## begin PROVIDED RECORDS
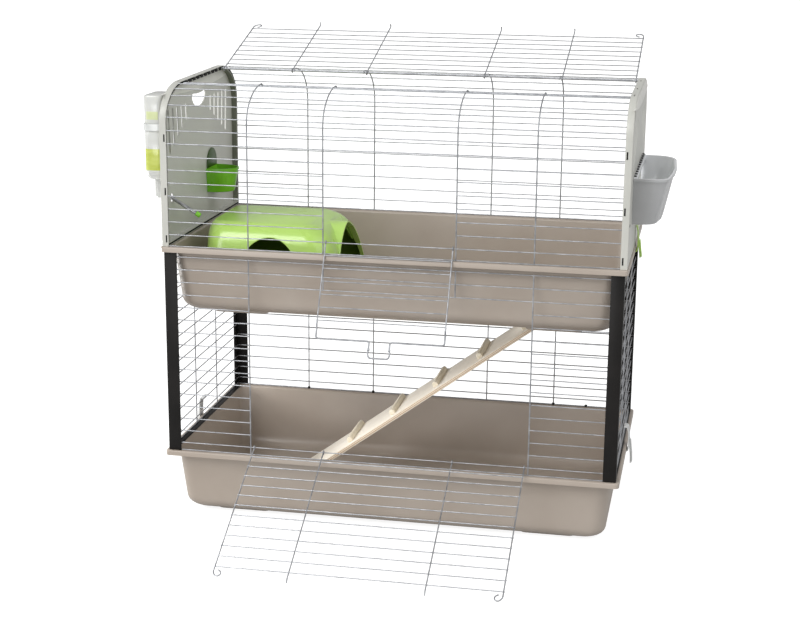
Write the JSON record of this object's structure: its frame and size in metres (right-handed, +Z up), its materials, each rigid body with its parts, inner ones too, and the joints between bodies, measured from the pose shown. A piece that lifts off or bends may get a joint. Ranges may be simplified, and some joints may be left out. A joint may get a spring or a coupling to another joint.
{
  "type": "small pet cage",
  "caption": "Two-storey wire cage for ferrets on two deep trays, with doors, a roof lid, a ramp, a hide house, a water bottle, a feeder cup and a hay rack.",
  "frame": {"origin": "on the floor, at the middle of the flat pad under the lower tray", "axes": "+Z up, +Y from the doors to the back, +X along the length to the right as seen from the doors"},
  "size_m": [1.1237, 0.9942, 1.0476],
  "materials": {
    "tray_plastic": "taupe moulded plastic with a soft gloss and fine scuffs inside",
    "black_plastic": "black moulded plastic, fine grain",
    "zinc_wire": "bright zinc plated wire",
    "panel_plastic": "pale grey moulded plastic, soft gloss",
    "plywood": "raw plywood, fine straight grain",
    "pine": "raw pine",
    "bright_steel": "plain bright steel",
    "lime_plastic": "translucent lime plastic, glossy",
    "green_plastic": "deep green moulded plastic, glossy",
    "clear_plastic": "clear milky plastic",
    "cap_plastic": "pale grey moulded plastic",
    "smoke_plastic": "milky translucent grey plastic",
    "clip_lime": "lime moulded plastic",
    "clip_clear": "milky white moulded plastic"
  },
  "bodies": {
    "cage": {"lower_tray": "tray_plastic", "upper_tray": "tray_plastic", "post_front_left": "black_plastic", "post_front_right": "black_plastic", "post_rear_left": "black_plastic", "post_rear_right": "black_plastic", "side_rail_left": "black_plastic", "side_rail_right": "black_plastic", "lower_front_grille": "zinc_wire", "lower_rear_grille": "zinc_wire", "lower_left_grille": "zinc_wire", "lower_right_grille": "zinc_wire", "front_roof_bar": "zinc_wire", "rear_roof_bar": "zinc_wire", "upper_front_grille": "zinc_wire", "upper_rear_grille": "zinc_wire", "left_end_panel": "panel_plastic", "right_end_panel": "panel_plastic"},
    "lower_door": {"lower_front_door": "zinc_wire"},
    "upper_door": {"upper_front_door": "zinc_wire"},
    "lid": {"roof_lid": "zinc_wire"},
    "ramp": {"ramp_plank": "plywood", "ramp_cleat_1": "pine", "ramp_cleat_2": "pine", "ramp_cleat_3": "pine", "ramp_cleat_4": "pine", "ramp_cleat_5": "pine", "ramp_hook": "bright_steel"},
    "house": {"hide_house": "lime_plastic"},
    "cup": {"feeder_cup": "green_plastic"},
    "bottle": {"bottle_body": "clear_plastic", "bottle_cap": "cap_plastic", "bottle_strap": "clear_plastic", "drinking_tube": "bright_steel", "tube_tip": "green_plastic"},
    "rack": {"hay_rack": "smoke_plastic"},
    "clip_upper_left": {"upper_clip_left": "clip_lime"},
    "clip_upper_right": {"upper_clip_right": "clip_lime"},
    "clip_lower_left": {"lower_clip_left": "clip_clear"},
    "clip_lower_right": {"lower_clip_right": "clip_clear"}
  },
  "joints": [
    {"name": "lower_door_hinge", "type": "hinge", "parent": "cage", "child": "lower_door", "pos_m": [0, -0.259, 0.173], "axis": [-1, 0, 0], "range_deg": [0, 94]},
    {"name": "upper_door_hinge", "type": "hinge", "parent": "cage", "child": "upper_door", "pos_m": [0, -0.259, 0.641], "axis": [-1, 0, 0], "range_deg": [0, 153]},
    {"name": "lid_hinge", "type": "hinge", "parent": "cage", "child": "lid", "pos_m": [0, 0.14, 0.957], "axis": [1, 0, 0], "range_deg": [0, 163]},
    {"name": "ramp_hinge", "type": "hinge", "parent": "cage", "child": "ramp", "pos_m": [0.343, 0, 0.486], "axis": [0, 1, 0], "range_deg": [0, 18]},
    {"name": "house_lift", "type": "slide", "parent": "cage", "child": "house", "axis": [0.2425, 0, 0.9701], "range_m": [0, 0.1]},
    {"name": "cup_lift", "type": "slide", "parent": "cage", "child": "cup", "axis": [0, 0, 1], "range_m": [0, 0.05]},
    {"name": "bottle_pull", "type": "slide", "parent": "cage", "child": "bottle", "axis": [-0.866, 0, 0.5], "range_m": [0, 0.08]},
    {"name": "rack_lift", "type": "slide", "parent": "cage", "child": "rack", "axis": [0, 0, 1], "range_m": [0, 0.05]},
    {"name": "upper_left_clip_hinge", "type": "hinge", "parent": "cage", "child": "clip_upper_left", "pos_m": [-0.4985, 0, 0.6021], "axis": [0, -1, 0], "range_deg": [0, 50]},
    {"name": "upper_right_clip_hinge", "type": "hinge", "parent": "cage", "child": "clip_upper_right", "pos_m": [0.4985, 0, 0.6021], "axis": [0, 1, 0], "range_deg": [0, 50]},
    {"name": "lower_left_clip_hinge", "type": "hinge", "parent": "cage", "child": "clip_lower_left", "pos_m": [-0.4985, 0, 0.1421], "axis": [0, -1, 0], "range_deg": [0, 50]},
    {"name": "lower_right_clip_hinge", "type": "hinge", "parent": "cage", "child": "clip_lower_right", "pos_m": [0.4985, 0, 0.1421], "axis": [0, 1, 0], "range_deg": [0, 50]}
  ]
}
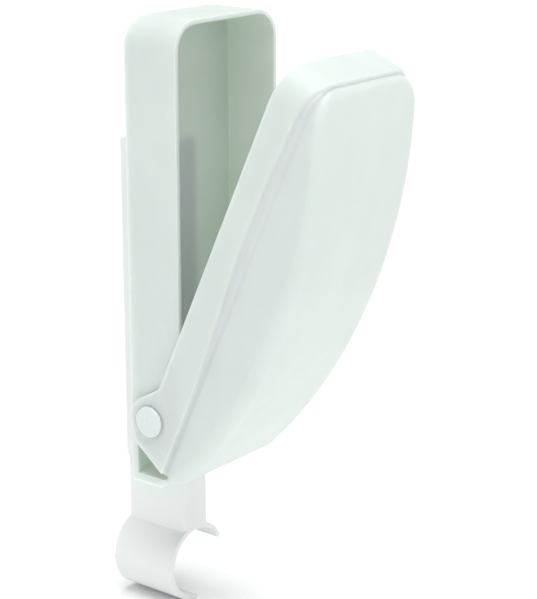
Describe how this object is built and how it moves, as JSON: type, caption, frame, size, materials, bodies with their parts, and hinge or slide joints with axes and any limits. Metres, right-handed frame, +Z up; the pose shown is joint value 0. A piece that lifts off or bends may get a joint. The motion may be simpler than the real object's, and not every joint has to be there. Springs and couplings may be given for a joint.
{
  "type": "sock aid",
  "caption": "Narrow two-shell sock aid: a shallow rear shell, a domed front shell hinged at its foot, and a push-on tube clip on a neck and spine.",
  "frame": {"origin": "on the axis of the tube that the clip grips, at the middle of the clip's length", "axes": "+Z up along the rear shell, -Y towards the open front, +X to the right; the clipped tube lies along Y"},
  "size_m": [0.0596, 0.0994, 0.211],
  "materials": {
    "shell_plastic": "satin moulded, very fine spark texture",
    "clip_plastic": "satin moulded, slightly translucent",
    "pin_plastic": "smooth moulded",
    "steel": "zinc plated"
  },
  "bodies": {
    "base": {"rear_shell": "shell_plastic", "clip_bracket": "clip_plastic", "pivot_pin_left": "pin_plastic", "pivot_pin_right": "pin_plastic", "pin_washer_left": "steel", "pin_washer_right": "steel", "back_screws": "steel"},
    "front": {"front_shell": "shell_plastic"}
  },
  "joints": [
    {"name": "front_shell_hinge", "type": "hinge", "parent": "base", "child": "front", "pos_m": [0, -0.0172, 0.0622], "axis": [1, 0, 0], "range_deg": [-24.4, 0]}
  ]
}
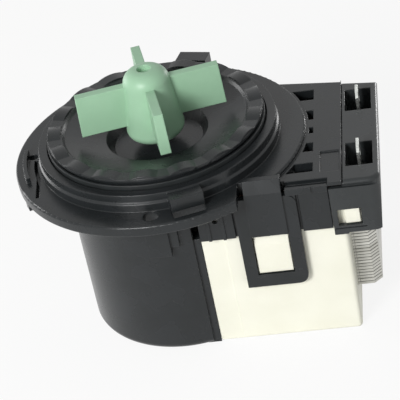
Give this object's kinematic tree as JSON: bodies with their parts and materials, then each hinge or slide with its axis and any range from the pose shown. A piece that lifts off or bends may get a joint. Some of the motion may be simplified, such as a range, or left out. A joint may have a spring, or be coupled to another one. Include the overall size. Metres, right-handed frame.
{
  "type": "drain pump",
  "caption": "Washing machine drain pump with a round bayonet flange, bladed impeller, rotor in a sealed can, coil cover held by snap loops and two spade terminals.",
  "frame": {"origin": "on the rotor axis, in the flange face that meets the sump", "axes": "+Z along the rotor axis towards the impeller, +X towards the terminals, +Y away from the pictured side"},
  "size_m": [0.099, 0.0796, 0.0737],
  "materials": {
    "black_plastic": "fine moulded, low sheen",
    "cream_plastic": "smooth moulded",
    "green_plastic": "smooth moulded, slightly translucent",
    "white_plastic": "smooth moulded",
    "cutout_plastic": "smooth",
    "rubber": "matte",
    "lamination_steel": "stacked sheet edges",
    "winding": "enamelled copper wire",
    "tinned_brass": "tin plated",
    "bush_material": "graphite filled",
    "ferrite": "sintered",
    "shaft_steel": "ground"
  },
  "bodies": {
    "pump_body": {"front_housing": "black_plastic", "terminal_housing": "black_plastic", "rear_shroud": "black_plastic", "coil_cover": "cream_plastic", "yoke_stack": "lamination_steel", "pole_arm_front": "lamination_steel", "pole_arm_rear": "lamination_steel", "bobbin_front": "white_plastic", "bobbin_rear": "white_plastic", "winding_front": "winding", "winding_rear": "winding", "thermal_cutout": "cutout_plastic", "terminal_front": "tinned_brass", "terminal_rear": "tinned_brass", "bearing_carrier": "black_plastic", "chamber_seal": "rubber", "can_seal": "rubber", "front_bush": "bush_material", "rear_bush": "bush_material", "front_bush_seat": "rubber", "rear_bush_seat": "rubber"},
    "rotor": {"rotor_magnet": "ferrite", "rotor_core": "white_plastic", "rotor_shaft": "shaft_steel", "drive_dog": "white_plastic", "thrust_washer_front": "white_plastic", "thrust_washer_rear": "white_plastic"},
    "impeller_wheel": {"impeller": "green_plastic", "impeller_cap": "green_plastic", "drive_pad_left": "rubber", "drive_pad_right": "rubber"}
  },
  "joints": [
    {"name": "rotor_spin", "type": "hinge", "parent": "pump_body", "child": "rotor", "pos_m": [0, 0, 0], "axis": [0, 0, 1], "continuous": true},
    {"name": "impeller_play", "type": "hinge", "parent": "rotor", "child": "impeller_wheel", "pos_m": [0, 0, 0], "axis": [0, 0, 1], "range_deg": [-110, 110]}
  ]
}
## end PROVIDED RECORDS
■ EXERCISE DETAILS
Copy each line of the listing that includes "JSON".

■ REPLY TO THE TASK
Write the JSON record of this object's structure: its frame and size in metres (right-handed, +Z up), its materials, each rigid body with its parts, inner ones too, and the joints between bodies, measured from the pose shown. A piece that lifts off or bends may get a joint. Ranges may be simplified, and some joints may be left out. A joint may get a spring or a coupling to another joint.
Describe how this object is built and how it moves, as JSON: type, caption, frame, size, materials, bodies with their parts, and hinge or slide joints with axes and any limits. Metres, right-handed frame, +Z up; the pose shown is joint value 0. A piece that lifts off or bends may get a joint. The motion may be simpler than the real object's, and not every joint has to be there. Springs and couplings may be given for a joint.
Give this object's kinematic tree as JSON: bodies with their parts and materials, then each hinge or slide with its axis and any range from the pose shown. A piece that lifts off or bends may get a joint. Some of the motion may be simplified, such as a range, or left out. A joint may have a spring, or be coupled to another one. Include the overall size. Metres, right-handed frame.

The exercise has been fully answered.